Democrats Say Texas Relentlessly Tries to Suppress Votes

LAREDO, Texas (CN) — The hours-long lines some Texans endured at the polls on Super Tuesday will be worse come November because a Republican-backed bill is set to nix straight-ticket voting, the Texas Democratic Party says in a federal lawsuit seeking to block the bill.

The Democrats say in the lawsuit that Texas’ longest polling-place lines are in its most populous counties, which have large concentrations of Democratic-leaning black and Latino voters.

An election official checks a voter’s photo identification in 2014 at an early voting polling site in Austin, Texas. (AP Photo/Eric Gay, File)

The biggest counties also have the longest ballots, with voters wading through dozens of candidates, exacerbated by the fact Texas is one of a handful of states that selects judges in partisan elections.

For years, Texans could complete their civic duty in minutes by stepping into the voting booth and clicking one box to vote for all the Democratic or Republican candidates on the ticket — and millions of Texans chose that option.

“During Texas’s 2018 general election, approximately two-thirds of voters — more than 5.6 million Texans — cast their votes using STV [straight-ticket voting],” the lawsuit states. (Emphasis in original.)

But in 2017 the Republican-led Legislature passed House Bill 25 along party lines to end straight-ticket voting on Sept. 1, 2020 and Governor Greg Abbott, a Republican, signed it into law.

Texas Democrats brought a federal complaint Thursday against Secretary of State Ruth Hughs in Laredo, seeking an injunction to stop House Bill 25 from going on the books.

The party says in the lawsuit that HB 25 is a “recipe for disaster,” especially after Super Tuesday saw voters waiting more than two hours in Houston and Dallas to get to voting booths.

In Harris County, the state’s largest by population, one man waited more than six hours in line at Houston’s historically black Texas Southern University and finally submitted his ballot at 1:30 a.m. Wednesday, according to ABC-TV.

No Democratic presidential candidate has carried Texas since Jimmy Carter in 1976.

But former El Paso Congressman Beto O’Rourke’s record fundraising and narrow loss in his 2018 bid to unseat Senator Ted Cruz, and Democrats’ defeat in 2018 of two Republicans who had held their U.S. House seats for decades, show the Republican stranglehold on the state may be loosening.

Thursday’s lawsuit was the fourth time the Texas Democratic Party has sued Hughs in federal court since last October, each time claiming that Republicans are trying to suppress Democratic turnout.

The Democrats said in an Oct. 30 lawsuit that Republicans passed a law barring county election officials from opening early voting sites with flexible hours and days, with the goal of eliminating polling sites on college campuses because students tend to vote for Democratic candidates.

In November they sued over the Ballot Order Statue, which they say gives an advantage to Republicans because it mandates the names of candidates of the same political party as the last-elected governor be listed above their opponents’ names for each partisan matchup on general election ballots.
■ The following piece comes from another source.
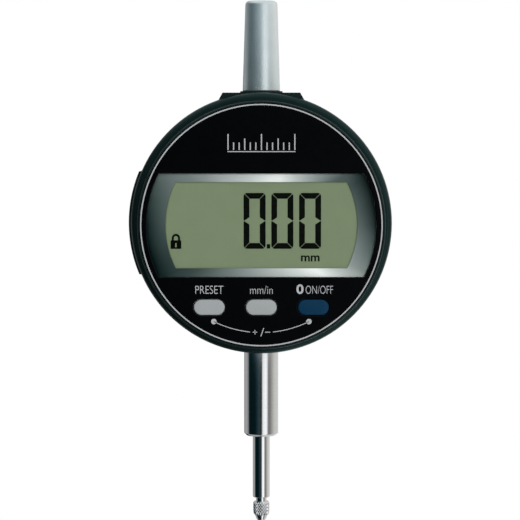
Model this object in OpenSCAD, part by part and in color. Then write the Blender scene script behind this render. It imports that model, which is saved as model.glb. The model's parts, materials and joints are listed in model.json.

Theysued Hughs again in January after the state rejected more than 2,400 voter registration applications because they did not contain the applicants’ handwritten signatures. Vote.org had submitted the applications with photos of the signatures.

Attorneys from Perkins Coie in Dallas are representing the Democrats in all three legal challenges.

Texas Democratic Party Chairman Gilberto Hinojosa said HB 25 is another Republican ploy to hold onto power in the Lone Star State.

“The end of straight-ticket voting was yet another Republican attempt to suppress the vote, alter the electorate, and take away power from the rising Texas majority,” he said in a statement.

The Texas Democratic Party seeks a declaration that HB 25 violates the First, 14th and 15th Amendments and the Voting Rights Act, and an injunction to keep straight-ticket voting in place for the November election.

Hughs’ office did not respond to a request for comment Thursday.

The Democratic Senatorial Campaign Committee and The Democratic Congressional Campaign Committee, which spend millions advocating for people to vote for Democrats in federal elections, are also plaintiffs.